In those circumstances, in our opinion, the Tribunal was right in arriving at the conclusion that the name-plate was not a piece of decoration. Without the name-plate, the electric fans as such, could not be marketed; and that the dealer was entitled to the benefit of the Notification No. 201/79-CE for the purpose of obtaining pro forma credit.

Fans with name-plates, have certain value which the fans without the name-plates, did not have. If that be so, then the value added for the accretion of name-plate was entitled to pro forma credit in terms of the said notification. It is true that an electric fan may perform its essential function without affixation of the name-plate, but that is not enough. Electric fans do not become marketable products without affixation of name-plates."
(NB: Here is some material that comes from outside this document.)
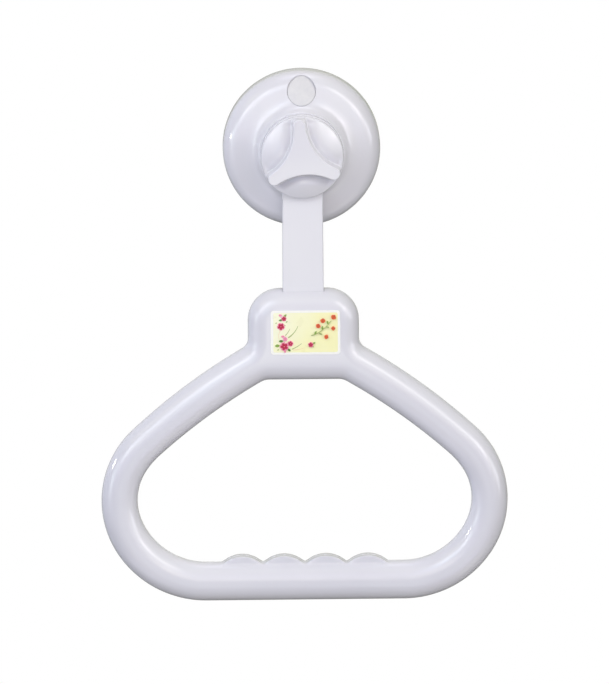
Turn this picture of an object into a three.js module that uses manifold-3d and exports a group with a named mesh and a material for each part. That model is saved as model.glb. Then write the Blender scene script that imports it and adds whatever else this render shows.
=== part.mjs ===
// Suction grab bar: a wall cup with a twist-lock knob, a hanging strap and a closed hand loop.
//
// Bench frame used for every piece below: X to the right, Y up the wall, Z out from the wall,
// with the origin at the middle of the pad's wall face. One outer group stands the bench frame
// up, so that in the part's own frame +X is right, +Z is up and the wall is the plane y = 0,
// with the object on its -Y side. Millimetres throughout.
import * as THREE from "three";
import { mergeVertices, toCreasedNormals } from "three/addons/utils/BufferGeometryUtils.js";
import Module from "manifold-3d";

const wasm = await Module();
wasm.setup();

/* ------------------------------------------------------------------ driving dimensions */

const GAP = 0.3; // assembly clearance between touching pieces

// suction cup
const CUP_R = 44.1; // cover radius
const CUP_TOP = 32.5; // height of the cover's top land above the wall
const CUP_WALL = 2.3; // cover wall thickness
const PAD_R = 43.4; // soft pad radius
const PAD_T = 3.9; // soft pad thickness under the cover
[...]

6. According to us, the same reasoning is applicable in the case of Horlicks. The screw cap shall be deemed to be component part of Horlicks and Notification No. 201/79-CE aforesaid shall be applicable. The learned counsel who appeared on behalf of the respondent, in view of the aforesaid judgment of this Court did not contest the claim made on behalf of the appellant.

7. Accordingly, the appeal is allowed. The majority judgment of the Tribunal is set aside. The order of the Collector (Appeals) is upheld. However, in the facts and circumstances of the case, there shall be no orders as to cost.